STATED GOAL: Quote the listing below in its entirety.

SOURCE DATA:
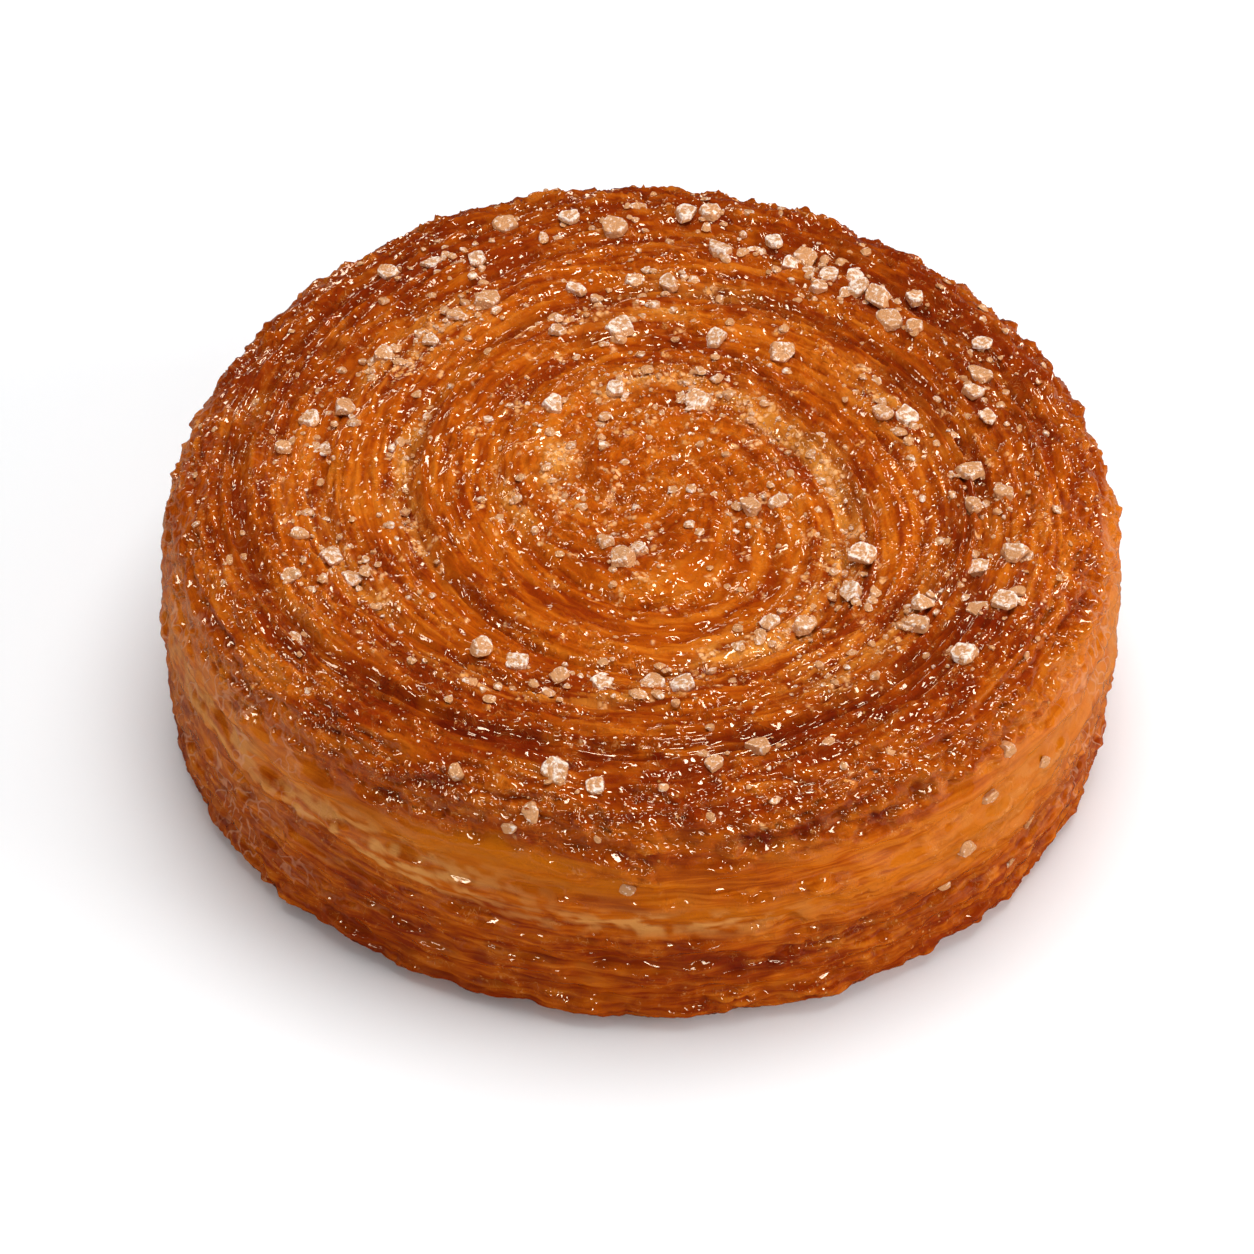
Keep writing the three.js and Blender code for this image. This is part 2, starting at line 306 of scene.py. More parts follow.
MAHOGANY = [
    (-56, -150, 39.5, 42.3, 1.7, 1.0),
    (212, 160, 42.3, 43.5, 1.8, 0.8),
    (32, -36, 32.0, 36.0, 2.6, 0.8),
    (96, 30, 27.0, 31.5, 1.5, 0.9),
    (112, 16, 20.5, 18.3, 1.2, 0.6),
    (16, -50, 18.3, 30.5, 1.4, 0.8),
    (238, 180, 26.5, 22.5, 1.1, 0.6),
    (180, 118, 22.5, 25.5, 1.1, 0.6),
    (165, 115, 40.0, 41.0, 4.0, 0.5),
    (62, 10, 41.0, 41.0, 4.0, 0.5),
    (-30, -60, 40.0, 41.0, 3.0, 0.7),
]


def streaks(rows, radius, angle):
    """The strongest of the streaks at each point."""
    strongest = np.zeros_like(radius)
    for start, end, radius_start, radius_end, width, strength in rows:
        middle, half = math.radians((start + end) / 2), math.radians(abs(start - end) / 2)
        away = (angle - middle + math.pi) % TURN - math.pi
        share = np.clip(0.5 + away / (2 * half) * (1 if end > start else -1), 0, 1)
        line = radius_start + (radius_end - radius_start) * share
        ends = 1 - ramp(np.abs(away), half - 0.05, half + 0.2)
        here = strength * ends * np.exp(-(((radius - line) / width) ** 2))
        strongest = np.maximum(strongest, here)
    return strongest


print(len(GOLDEN), "golden streaks and", len(MAHOGANY), "dark ones")


# %% Fine relief of the top
LEAVES = 15  # to a turn of the roll
LEAF_HEIGHT = 0.34
SHINGLE = (0.8, 0.2)  # shares of a leaf over which it rises and falls


def leaf_relief(x, y, turns):
    """Leaves of dough on edge, and where they lie open."""
    wander = 0.6 * noise(x / 8, y / 8, turns * 3, 3)
    wander += 0.3 * noise(x / 3, y / 3, turns * LEAVES, LEAVES)
    across = (turns * LEAVES + wander) % 1
    rising, falling = SHINGLE
    shingle = np.where(across < rising, across / rising, (1 - across) / falling) - 0.5
    openness = 0.25 + 0.75 * ramp(noise(x / 8 + 5, y / 8, turns * 4, 4), -0.3, 0.4)
    return LEAF_HEIGHT * shingle * openness


# %% Flakes, strands and wrinkles
FLAKES = [  # length in mm, number to a turn, difference in level and lean in mm
    (8.5, 18, 0.30, 0.30),
    (4.0, 32, 0.24, 0.26),
]


def flakes(x, y, turns):
    """Torn flakes that lie along the roll, each flat and leaning its own way: their height,
    and the level of the large and of the small one at each point, from 0 to 1."""
    bend = 0.5 * noise(x / 2, y / 2, turns * 9, 9)
    height, levels = 0, []
    for length, number, step, lean in FLAKES:
        place = (x / length + number, y / length, turns * number + bend)
        _, level, past = nearest_spot(*place, number)
        height = height + step * (level - 0.5) + 2 * lean * (level * 7 % 1 - 0.5) * past
        levels.append(level)
    return height, levels


def strand_relief(x, y, turns):
    """Caramel shrunk into strands along the roll, coarse and fine."""
    coarse = ridges(x / 9, y / 9 + 9, turns * 22, 22)
    fine = ridges(x / 5.5 + 3, y / 5.5, turns * 40, 40)
    return 0.28 * (coarse - 0.6) + 0.13 * (fine - 0.6)


def wrinkle_relief(x, y, z):
    """Short wrinkles without a direction."""
    bend = 0.6 * noise(x / 1.6, y / 1.6, z / 1.6)
    coarse = ridges(x / 1.5 + bend, y / 1.5 - bend, z / 1.5)
    fine = ridges(x / 0.85 - bend, y / 0.85 + bend, z / 0.85)
    return 0.30 * (coarse - 0.6) + 0.12 * (fine - 0.6)


# %% Folds and crags
GROOVE_HEIGHT = 0.5
GROOVE_PITCH = 1.5


def groove_relief(turns):
    """Smooth parallel folds in a pool of caramel."""
    return GROOVE_HEIGHT * np.sin(TURN * turns * ROLL_PITCH / GROOVE_PITCH)


def crag_relief(x, y, z):
    """Foamed caramel: lumps of a few millimetres with round bubbles on them."""
    lumps = 0.38 * noise(x / 2.7, y / 2.7, z / 2.7)
    away, chance, _ = nearest_spot(x / 1.5, y / 1.5, z / 1.5)
    bubble = np.sqrt(np.clip(1 - (away / 0.52) ** 2, 0, 1)) * (chance > 0.35)
    away, chance, past = nearest_spot(x / 2.1 + 5, y / 2.1, z / 1.4)
    shard = 0.5 * (chance - 0.5) + 0.8 * (chance * 7 % 1 - 0.5) * past
    return lumps + 0.34 * bubble + shard


RIM_FLAKE = 1.5  # mm across
RIM_FLAKES = 72  # round the rim


def rim_flakes(radius, height, angle):
    """Torn flakes of crust that lie along the rim, each a little higher or lower."""
    place = (radius / RIM_FLAKE, height / RIM_FLAKE, angle / TURN * RIM_FLAKES)
    _, level, past = nearest_spot(*place, RIM_FLAKES)
    return level - 0.5 + 0.9 * (level * 7 % 1 - 0.5) * past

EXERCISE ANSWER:
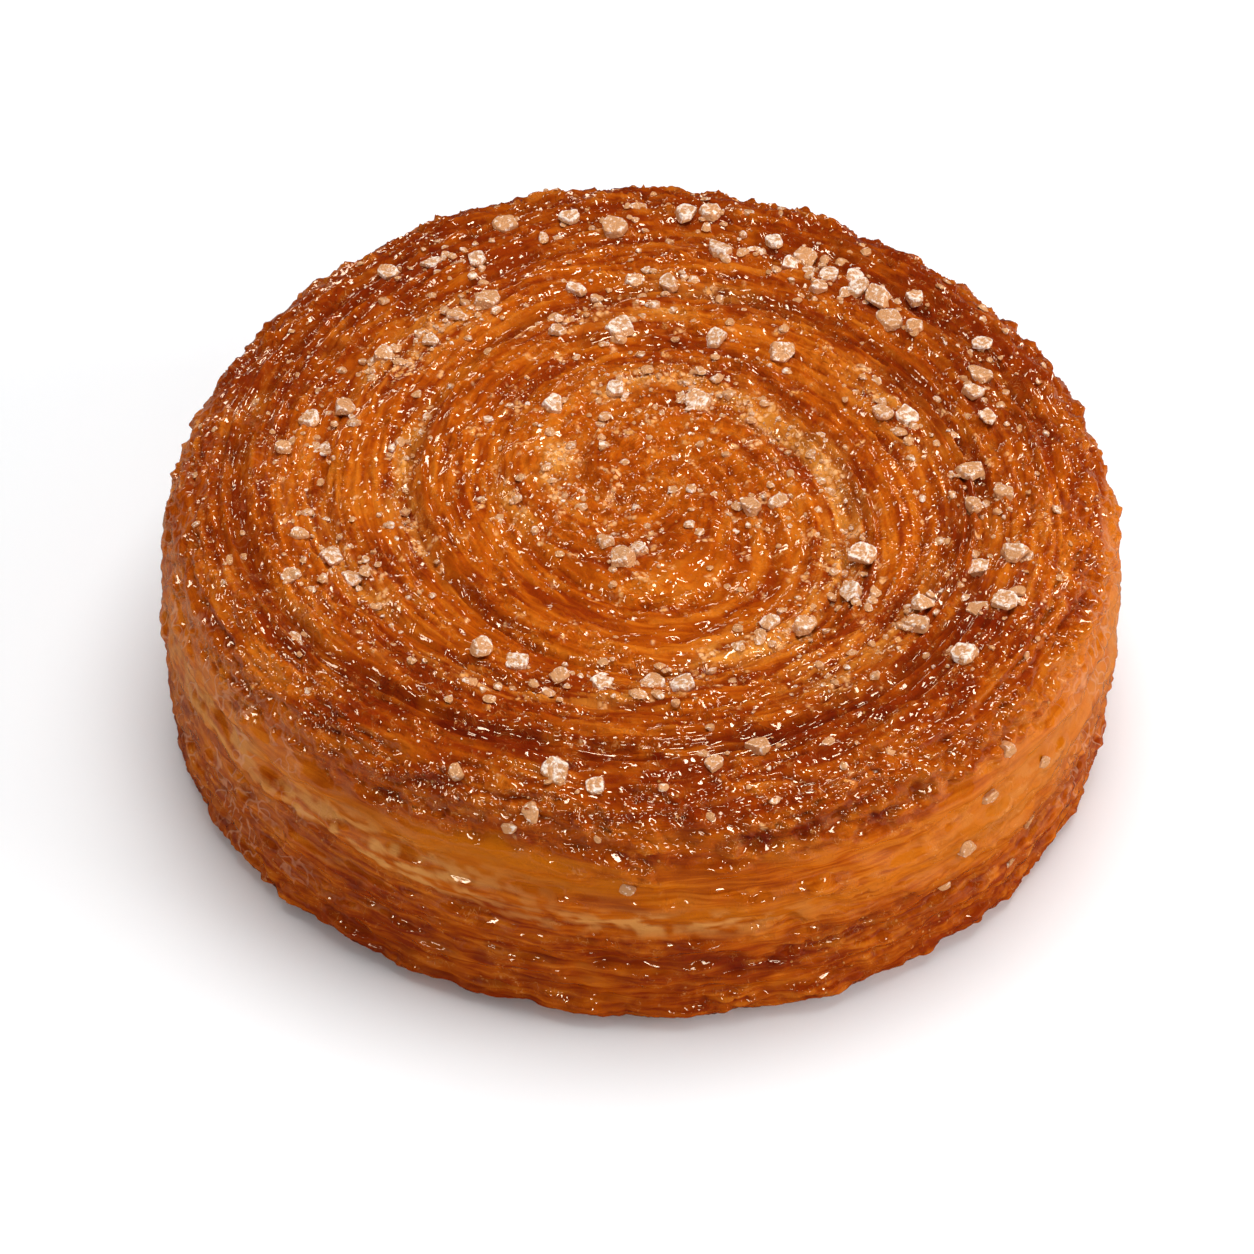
Keep writing the three.js and Blender code for this image. This is part 2, starting at line 306 of scene.py. More parts follow.
MAHOGANY = [
    (-56, -150, 39.5, 42.3, 1.7, 1.0),
    (212, 160, 42.3, 43.5, 1.8, 0.8),
    (32, -36, 32.0, 36.0, 2.6, 0.8),
    (96, 30, 27.0, 31.5, 1.5, 0.9),
    (112, 16, 20.5, 18.3, 1.2, 0.6),
    (16, -50, 18.3, 30.5, 1.4, 0.8),
    (238, 180, 26.5, 22.5, 1.1, 0.6),
    (180, 118, 22.5, 25.5, 1.1, 0.6),
    (165, 115, 40.0, 41.0, 4.0, 0.5),
    (62, 10, 41.0, 41.0, 4.0, 0.5),
    (-30, -60, 40.0, 41.0, 3.0, 0.7),
]


def streaks(rows, radius, angle):
    """The strongest of the streaks at each point."""
    strongest = np.zeros_like(radius)
    for start, end, radius_start, radius_end, width, strength in rows:
        middle, half = math.radians((start + end) / 2), math.radians(abs(start - end) / 2)
        away = (angle - middle + math.pi) % TURN - math.pi
        share = np.clip(0.5 + away / (2 * half) * (1 if end > start else -1), 0, 1)
        line = radius_start + (radius_end - radius_start) * share
        ends = 1 - ramp(np.abs(away), half - 0.05, half + 0.2)
        here = strength * ends * np.exp(-(((radius - line) / width) ** 2))
        strongest = np.maximum(strongest, here)
    return strongest


print(len(GOLDEN), "golden streaks and", len(MAHOGANY), "dark ones")


# %% Fine relief of the top
LEAVES = 15  # to a turn of the roll
LEAF_HEIGHT = 0.34
SHINGLE = (0.8, 0.2)  # shares of a leaf over which it rises and falls


def leaf_relief(x, y, turns):
    """Leaves of dough on edge, and where they lie open."""
    wander = 0.6 * noise(x / 8, y / 8, turns * 3, 3)
    wander += 0.3 * noise(x / 3, y / 3, turns * LEAVES, LEAVES)
    across = (turns * LEAVES + wander) % 1
    rising, falling = SHINGLE
    shingle = np.where(across < rising, across / rising, (1 - across) / falling) - 0.5
    openness = 0.25 + 0.75 * ramp(noise(x / 8 + 5, y / 8, turns * 4, 4), -0.3, 0.4)
    return LEAF_HEIGHT * shingle * openness


# %% Flakes, strands and wrinkles
FLAKES = [  # length in mm, number to a turn, difference in level and lean in mm
    (8.5, 18, 0.30, 0.30),
    (4.0, 32, 0.24, 0.26),
]


def flakes(x, y, turns):
    """Torn flakes that lie along the roll, each flat and leaning its own way: their height,
    and the level of the large and of the small one at each point, from 0 to 1."""
    bend = 0.5 * noise(x / 2, y / 2, turns * 9, 9)
    height, levels = 0, []
    for length, number, step, lean in FLAKES:
        place = (x / length + number, y / length, turns * number + bend)
        _, level, past = nearest_spot(*place, number)
        height = height + step * (level - 0.5) + 2 * lean * (level * 7 % 1 - 0.5) * past
        levels.append(level)
    return height, levels


def strand_relief(x, y, turns):
    """Caramel shrunk into strands along the roll, coarse and fine."""
    coarse = ridges(x / 9, y / 9 + 9, turns * 22, 22)
    fine = ridges(x / 5.5 + 3, y / 5.5, turns * 40, 40)
    return 0.28 * (coarse - 0.6) + 0.13 * (fine - 0.6)


def wrinkle_relief(x, y, z):
    """Short wrinkles without a direction."""
    bend = 0.6 * noise(x / 1.6, y / 1.6, z / 1.6)
    coarse = ridges(x / 1.5 + bend, y / 1.5 - bend, z / 1.5)
    fine = ridges(x / 0.85 - bend, y / 0.85 + bend, z / 0.85)
    return 0.30 * (coarse - 0.6) + 0.12 * (fine - 0.6)


# %% Folds and crags
GROOVE_HEIGHT = 0.5
GROOVE_PITCH = 1.5


def groove_relief(turns):
    """Smooth parallel folds in a pool of caramel."""
    return GROOVE_HEIGHT * np.sin(TURN * turns * ROLL_PITCH / GROOVE_PITCH)


def crag_relief(x, y, z):
    """Foamed caramel: lumps of a few millimetres with round bubbles on them."""
    lumps = 0.38 * noise(x / 2.7, y / 2.7, z / 2.7)
    away, chance, _ = nearest_spot(x / 1.5, y / 1.5, z / 1.5)
    bubble = np.sqrt(np.clip(1 - (away / 0.52) ** 2, 0, 1)) * (chance > 0.35)
    away, chance, past = nearest_spot(x / 2.1 + 5, y / 2.1, z / 1.4)
    shard = 0.5 * (chance - 0.5) + 0.8 * (chance * 7 % 1 - 0.5) * past
    return lumps + 0.34 * bubble + shard


RIM_FLAKE = 1.5  # mm across
RIM_FLAKES = 72  # round the rim


def rim_flakes(radius, height, angle):
    """Torn flakes of crust that lie along the rim, each a little higher or lower."""
    place = (radius / RIM_FLAKE, height / RIM_FLAKE, angle / TURN * RIM_FLAKES)
    _, level, past = nearest_spot(*place, RIM_FLAKES)
    return level - 0.5 + 0.9 * (level * 7 % 1 - 0.5) * past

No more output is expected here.